The Goa Carnival celebrations have been a big deal in our home state for hundreds of years. Introduced by the Portuguese some 500 years ago, it is a festival that attracts people from all walks of life and every religion. Goa Carnival celebrations precede the Lenten season. It’s the last few days where every one of the Catholic faith can enjoy and make merry, before practising abstinence and fasting from meat and other indulgences. And it’s a big tourist attraction or used to be in earlier years. People still come from all over for the Goa Carnival celebrations but things have changed in recent times due to various extenuating circumstances. There are still some Carnival traditions that are followed. Check them our here.
Goa Carnival celebrations 2018
This year, the Goa Carnival celebrations will begin with the parade as it always does. 2018’s Carnival King Momo is a gentleman from South Goa named Bruno Azaredo.
Traditionally, in the days of the Portuguese, the parade used to take place in the Panjim church square. Granted, it was a time when there were fewer people and vehicles so that made it a convenient route. In more recent years, the floats started from a different venue, this being from under the Mandovi bridges in Patto and ending at the Campal garden.
However, in lieu of the fact that there is major bridge work going on in the Patto area, authorities have decided to shift the parade to the Miramar-Dona Paula main road after having marathon discussions over the past year. Therefore the parade will begin near the Goa Science Centre and end near the Caranzalem Park.
The total number of floats and dance troupes are yet to be decided and will be done by this week. The panel of judges has already been decided. The Tourism Department has decided to increase the prize money for the 2018 Carnival float parade competition in all categories to see greater participation. This year there is an emphasis on presentation of Goan culture and tradition.
What does this mean for the Goa Carnival celebrations?
According to the Herald newspaper, this move has evoked mixed reactions.

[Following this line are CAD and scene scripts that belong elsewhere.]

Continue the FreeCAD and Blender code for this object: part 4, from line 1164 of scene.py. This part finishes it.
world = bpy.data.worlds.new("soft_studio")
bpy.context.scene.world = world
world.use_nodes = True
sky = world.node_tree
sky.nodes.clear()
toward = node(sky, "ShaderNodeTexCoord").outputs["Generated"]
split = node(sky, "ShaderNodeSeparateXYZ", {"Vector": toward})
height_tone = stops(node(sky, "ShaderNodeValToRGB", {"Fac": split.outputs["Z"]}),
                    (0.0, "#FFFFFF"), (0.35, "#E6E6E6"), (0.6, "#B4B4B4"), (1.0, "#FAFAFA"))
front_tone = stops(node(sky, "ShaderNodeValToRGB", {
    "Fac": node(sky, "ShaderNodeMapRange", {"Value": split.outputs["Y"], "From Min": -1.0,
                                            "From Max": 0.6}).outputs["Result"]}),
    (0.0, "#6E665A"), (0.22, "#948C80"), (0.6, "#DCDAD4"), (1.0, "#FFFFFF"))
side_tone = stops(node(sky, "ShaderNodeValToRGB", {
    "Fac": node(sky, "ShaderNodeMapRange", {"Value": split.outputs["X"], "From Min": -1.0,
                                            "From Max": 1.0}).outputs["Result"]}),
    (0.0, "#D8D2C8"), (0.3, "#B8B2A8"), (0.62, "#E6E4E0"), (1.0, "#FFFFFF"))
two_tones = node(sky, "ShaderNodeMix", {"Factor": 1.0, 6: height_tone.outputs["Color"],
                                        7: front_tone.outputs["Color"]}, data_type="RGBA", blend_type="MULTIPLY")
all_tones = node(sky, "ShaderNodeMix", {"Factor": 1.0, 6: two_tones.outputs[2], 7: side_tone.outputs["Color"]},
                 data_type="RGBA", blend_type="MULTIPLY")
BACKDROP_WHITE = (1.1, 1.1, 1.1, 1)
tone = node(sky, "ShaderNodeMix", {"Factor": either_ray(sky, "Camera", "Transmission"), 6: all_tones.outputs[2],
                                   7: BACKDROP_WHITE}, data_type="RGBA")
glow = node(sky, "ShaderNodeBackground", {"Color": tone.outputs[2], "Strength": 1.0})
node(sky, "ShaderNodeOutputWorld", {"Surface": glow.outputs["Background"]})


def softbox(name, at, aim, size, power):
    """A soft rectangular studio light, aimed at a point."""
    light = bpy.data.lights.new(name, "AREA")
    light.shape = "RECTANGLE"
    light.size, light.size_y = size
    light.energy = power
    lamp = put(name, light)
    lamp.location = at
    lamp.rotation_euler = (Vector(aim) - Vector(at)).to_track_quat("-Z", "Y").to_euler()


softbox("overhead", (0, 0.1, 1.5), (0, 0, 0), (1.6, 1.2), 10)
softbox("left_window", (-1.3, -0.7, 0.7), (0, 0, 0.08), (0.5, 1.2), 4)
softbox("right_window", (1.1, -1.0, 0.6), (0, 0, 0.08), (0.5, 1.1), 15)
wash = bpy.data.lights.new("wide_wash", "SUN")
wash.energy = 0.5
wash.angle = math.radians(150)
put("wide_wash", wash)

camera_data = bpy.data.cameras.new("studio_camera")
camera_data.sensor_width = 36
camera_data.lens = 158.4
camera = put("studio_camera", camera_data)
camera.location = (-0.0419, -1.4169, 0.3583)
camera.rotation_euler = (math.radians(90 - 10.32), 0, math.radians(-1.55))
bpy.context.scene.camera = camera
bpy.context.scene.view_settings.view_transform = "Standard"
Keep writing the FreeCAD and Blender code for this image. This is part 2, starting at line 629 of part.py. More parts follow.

While some residents in the city are happy about the change in the parade route, the same can’t be said for others. There are claims that the same will result in inconveniencing people.
“We would love to see the traditional route for Carnival float parade but haphazard parking of vehicles and throwing of wastes even in the residential areas, have been a nuisance all these years. The shifting of the route will bring relief to the residents at these two aspects,” Ana, a Campal resident said.
Other residents have also hailed the decision claiming the heritage precinct of Campal will be saved from the mess. Similarly, Norah Fernandes said it would not result in overcrowding of the area.
There were also some people that felt the original route was the best one. “Being in the heart of the city, people have an option to enter into any eatery outlets, restaurants and even find a place to park vehicles. Not all get their four-wheelers to watch the parade. Those coming from closer places get their two-wheelers and park it at a convenient place, but a shifting of the venue could pose a problem for the people,” local resident Siddhi Pai said.
The Goa Carnival celebrations are scheduled to take place from the 10th to the 13th of February (both days are included).